-- Written exercise --
Emit the entire listing verbatim.
___ Data segment
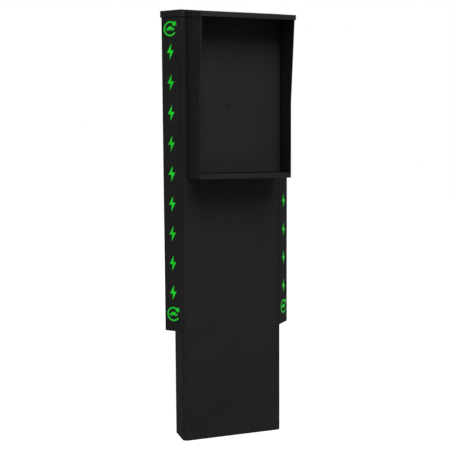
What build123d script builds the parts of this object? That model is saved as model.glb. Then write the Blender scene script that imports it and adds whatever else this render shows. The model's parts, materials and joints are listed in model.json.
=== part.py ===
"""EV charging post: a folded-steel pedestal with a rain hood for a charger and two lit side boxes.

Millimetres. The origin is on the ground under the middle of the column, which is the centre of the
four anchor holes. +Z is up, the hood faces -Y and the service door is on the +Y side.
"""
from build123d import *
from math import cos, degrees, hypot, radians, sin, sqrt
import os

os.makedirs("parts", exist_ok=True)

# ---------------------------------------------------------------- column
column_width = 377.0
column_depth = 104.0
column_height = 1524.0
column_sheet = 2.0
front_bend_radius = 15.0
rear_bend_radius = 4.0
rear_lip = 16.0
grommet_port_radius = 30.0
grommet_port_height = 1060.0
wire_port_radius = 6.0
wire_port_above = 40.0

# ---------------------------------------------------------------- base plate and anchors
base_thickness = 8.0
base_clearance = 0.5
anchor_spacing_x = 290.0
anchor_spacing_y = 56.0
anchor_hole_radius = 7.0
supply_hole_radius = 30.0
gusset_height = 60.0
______
-- Expected answer --
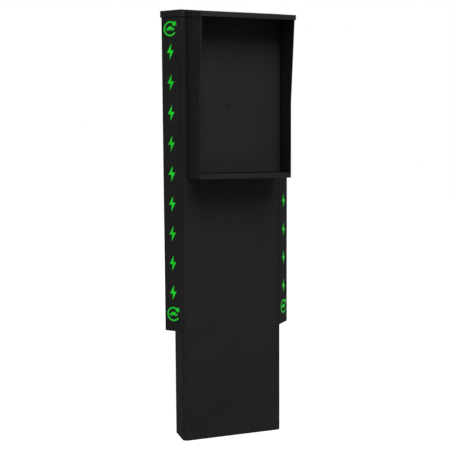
What build123d script builds the parts of this object? That model is saved as model.glb. Then write the Blender scene script that imports it and adds whatever else this render shows. The model's parts, materials and joints are listed in model.json.
=== part.py ===
"""EV charging post: a folded-steel pedestal with a rain hood for a charger and two lit side boxes.

Millimetres. The origin is on the ground under the middle of the column, which is the centre of the
four anchor holes. +Z is up, the hood faces -Y and the service door is on the +Y side.
"""
from build123d import *
from math import cos, degrees, hypot, radians, sin, sqrt
import os

os.makedirs("parts", exist_ok=True)

# ---------------------------------------------------------------- column
column_width = 377.0
column_depth = 104.0
column_height = 1524.0
column_sheet = 2.0
front_bend_radius = 15.0
rear_bend_radius = 4.0
rear_lip = 16.0
grommet_port_radius = 30.0
grommet_port_height = 1060.0
wire_port_radius = 6.0
wire_port_above = 40.0

# ---------------------------------------------------------------- base plate and anchors
base_thickness = 8.0
base_clearance = 0.5
anchor_spacing_x = 290.0
anchor_spacing_y = 56.0
anchor_hole_radius = 7.0
supply_hole_radius = 30.0
gusset_height = 60.0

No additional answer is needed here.